The solution described below. There is no need to go beyond the half of array size:

class ReverseString

  def initialize(array)
    @array = array
    @size  = @array.size
  end

  def process
    (0...@size/2).to_a.each_with_index do |e,i|
      @array[i], @array[@size-i-1] = @array[@size-i-1], @array[i]
    end
    @array
  end

end


require 'minitest/autorun'

class ReverseStringTest < Minitest::Unit::TestCase
  def test_process
    assert_equal "9876543210", ReverseString.new("0123456789").process
  end
end

This is the solution that made the most sense to me as a ruby beginner

def reverse(string)
  reversed_string = ''

  i = 0
  while i < string.length
    reversed_string = string[i] + reversed_string
    i += 1
  end

  reversed_string
end

p reverse("helter skelter")

Also, using Procs ...

Proc.new {|reverse_me| reverse_me.chars.inject([]){|r,c| r.unshift c}.join}.call("The house is blue")

=> "eulb si esuoh ehT"

Proc.new would be handy here because you could then nest your reversing algorithm (and still keep things on one line). This would be handy if, for instance, you needed to reverse each word in an already-reversed sentence:

# Define your reversing algorithm
reverser = Proc.new{|rev_me| rev_me.chars.inject([]){r,c| r.unshift c}.join}

# Run it twice - first on the entire sentence, then on each word
reverser.call("The house is blue").split.map {|w| reverser.call(w)}.join(' ')

=> "blue is house The"

Hard to read one-liner,

def reverse(a)
    (0...(a.length/2)).each {|i| a[i], a[a.length-i-1]=a[a.length-i-1], a[i]}
    return a
end

Consider looking at how Rubinius implements the method - they implement much of the core library in Ruby itself, and I wouldn't be surprised if String#reverse and String#reverse! is implemented in Ruby.

def palindrome(string)

  s = string.gsub(/\W+/,'').downcase

  t = s.chars.inject([]){|a,b| a.unshift(b)}.join

  return true if(s == t)

  false

end

If you have sentence "The greatest victory is that" and you want to have "that is victory greatest The" you should to use this method

def solution(sentance)
  sentance.split.reverse.join(" ")
end

solution("The greatest victory is that")

Here's an alternative using the xor bitwise operations:

class String

  def xor_reverse
    len = self.length - 1
    count = 0

    while (count < len)
      self[count] ^= self[len]
      self[len] ^= self[count]
      self[count] ^= self[len]

      count += 1
      len -= 1
    end

  self
end

"foobar".xor_reverse
=> raboof

In Ruby:

name = "Hello World"; reverse_proc.call(name) 

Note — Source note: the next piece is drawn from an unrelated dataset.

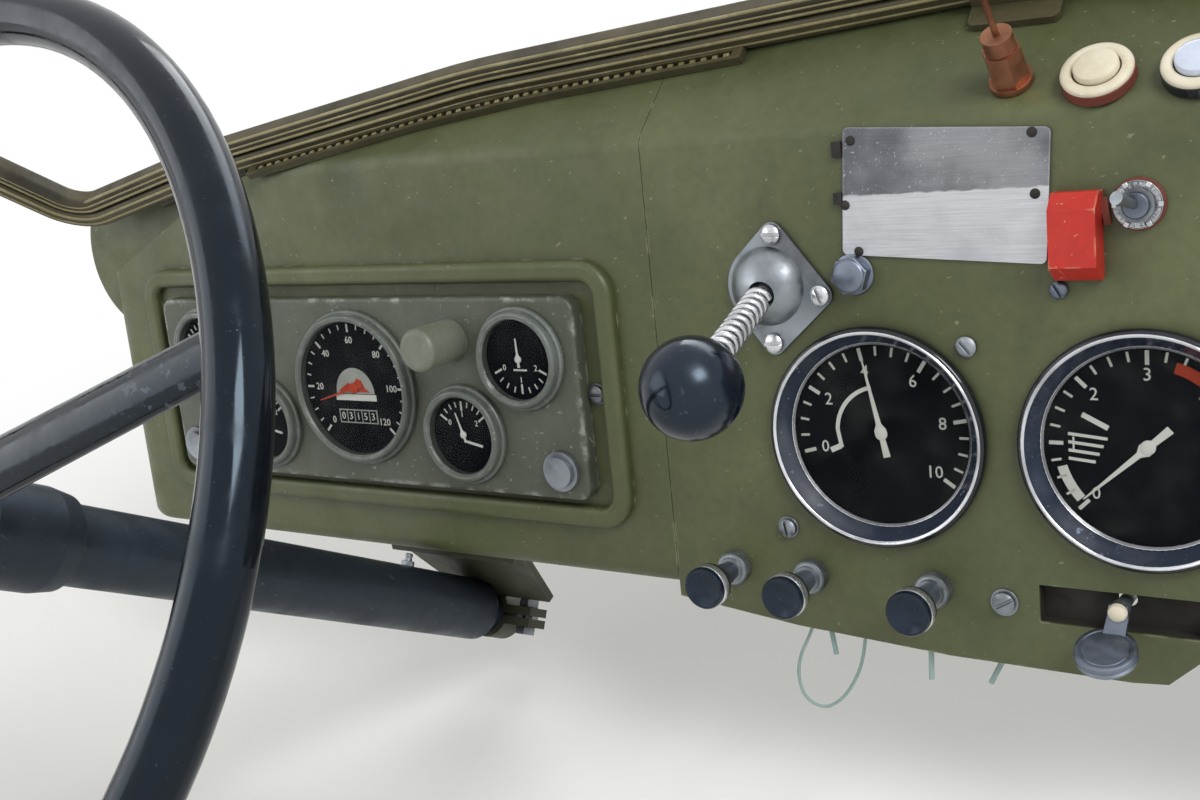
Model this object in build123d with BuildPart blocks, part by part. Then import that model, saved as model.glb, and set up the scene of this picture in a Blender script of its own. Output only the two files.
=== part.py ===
from build123d import *
from math import cos, radians, sin, sqrt, tan
import os

# Dashboard of a cargo truck's cab, with its steering column and wheel. Millimetres.
# X runs across the cab to the driver's right, Y forward, Z up. The origin is the middle of
# the four bolt holes that hold the dashboard to the cab's front wall.

# Sheet metal
sheet = 1.5
seam_gap = 0.4
seat_gap = 0.3

# Face and shelf
face_lean = 15.0            # the face's top leans forward, degrees
face_setback = 210.0        # face, at instrument height, to the cab's front wall
shelf_rise = 28.0           # the shelf rises forward, degrees
bend_height = 150.0         # up the face, from instrument height to the bend line
bend_radius = 13.0
end_radius = 28.0
dash_half_width = 690.0
shoulder_inset = 160.0      # the rail turns down towards its post this far from the end
rail_bend_inset = 360.0     # and bends forward this far from it
post_overhang = 26.0        # corner post, outside the dashboard's end
foot_overhang = 0.0
centre_half_width = 199.0
side_bottom = -113.0        # bottom edge, down the face
side_bottom_radius = 11.0   # rolled lower edge of the side sections
flange_width = 25.0         # returned flange behind the face
shelf_flange = 32.0         # turned-down flange under the shelf's front edge
shelf_front_margin = 24.0   # shelf past the windscreen rail's middle

# Bottom edge of the centre section, x and distance down the face
centre_bottom_edge = [
    (-centre_half_width, -119.0),
    (-122.0, -128.0),
    (-34.0, -133.5),
    (60.0, -134.5),
    (77.0, -133.0),
    (99.0, -113.0),
    (centre_half_width, -113.0),
]

# Raised frame and the panel inside it, on both sides of the cab
frame_x = 431.0
frame_width = 412.0
frame_height = 164.0
frame_mid = 2.0
frame_bead = 13.0
frame_proud = 7.0
frame_corner = 22.0
panel_width = 363.0
panel_height = 125.0
panel_mid = 1.0
panel_proud = 11.0
panel_corner = 9.0
panel_edge_radius = 2.5
opening_margin = 7.0        # panel's edge to the opening behind it

# Instruments: rim radius, can radius, can depth, rim height
speedometer_rim = 52.0
speedometer_can = 47.0
speedometer_depth = 68.0
small_rim = 32.0
small_can = 27.0
small_depth = 42.0
pressure_rim = 59.5
pressure_can = 54.0
pressure_depth = 46.0
pressure_proud = 6.0
pressure_recess = 13.0      # dial below the rim's front
pressure_cone = 8.5         # depth of the bevel inside the rim
pressure_front = 3.0        # width of the rim's front
pressure_bore = 50.5
rim_proud = 8.0
rim_step = 3.4              # height of the rim's base ring
rim_step_width = 2.6
rim_wall = 7.0
dial_depth = 6.0            # dial below the rim's front
dial_thickness = 1.2
glass_thickness = 2.0
can_clearance = 0.5
stem_clearance = 0.4
speedometer_x = 2.0 - frame_x
speedometer_v = 4.0
small_gauge_offsets = [     # from the speedometer: across, up
    (139.0, 22.0),
    (89.0, -27.5),
    (-89.0, -27.5),
    (-139.0, 22.0),
]
small_gauge_places = [
    (speedometer_x + across_by, speedometer_v + up_by) for across_by, up_by in small_gauge_offsets
]
pressure_x = 68.0
pressure_v = -14.5
hood_across = 85.0          # from the speedometer
hood_place = (speedometer_x + hood_across, 36.5)
hood_radius = 13.5
hood_length = 34.0
hood_round = 4.0
hood_window = (14.0, 7.0, 9.0)     # light slot under it: width, length, height of its middle
hood_socket = 8.6           # lamp socket through the panel: radius, length
hood_socket_length = 20.0
button_radius = 12.5
button_cap = 9.5
button_step = 3.0           # height of the ring, and of the cap on it
button_stem = 7.6
button_stem_length = 18.0
button_margin = 18.5        # button to the panel's end
button_v = -43.0
button_places = [
    (side * (panel_width / 2 - button_margin) - frame_x, button_v) for side in (1, -1)
]

# Ball lever
socket_place = (-125.0, 67.0)
socket_dome = 22.5
socket_dome_height = 15.0
socket_hole = 7.5
socket_screws = [(-120.0, 95.0), (-123.0, 36.0), (-94.0, 62.0)]
ball_place = (-106.0, 39.0)
ball_proud = 122.0
ball_radius = 25.0
lever_radius = 4.0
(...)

name = "Hello World"; name.reverse! 

name = "Hello World"; name.chars.inject([]){|s, c| s.unshift(c)}.join 

name = "Hello World"; name.reverse_inplace!; 

name = "Hello World"; reverse(name) 

name = "Hello World"; reverse_string(name)

I believe this would work also

def reverse(str)
  string = ''
   (0..str.size-1).each do |i|
    string << str[str.size - 1 - i]
   end
  string
end

def reverse(string)
reversed_string = ""

idx = 0
while idx < string.length
reversed_string = string[idx] + reversed_string
idx += 1
end

return reversed_string
end

string = "This is my string"
string_arr = string.split('')
n = string_arr.length
new_arr = Array.new

17.times do |i|
  new_arr << string_arr.values_at(n - i)
end

reversed_string = new_arr.flatten.join('')
=> "gnirts ym si sihT"

Here is a simple alternative, it first breaks the string into an array, counts the length and subtracts one(because of ruby's indexing rule for array starting from 0), creates an empty variable, then runs an iteration on the keys of the array whilst appending the value of the array length minus current array index to the empty variable created and when it reaches the zeroth(sorry for my french) value it stops. Hope this helps.

class String
   def rString
       arr = self.split("")
       len = arr.count - 1
       final = ""
       arr.each_index do |i|
           final += arr[len - i]
       end
       final
  end
end

A simple classic way with n/2 complexity

str = "Hello World!";
puts str;

for i in 0..(str.length/2).to_i
  mid = (str.length-1-i);
  temp = str[i];
  str[i] = str[aa];
  str[aa] = temp;
end

puts str;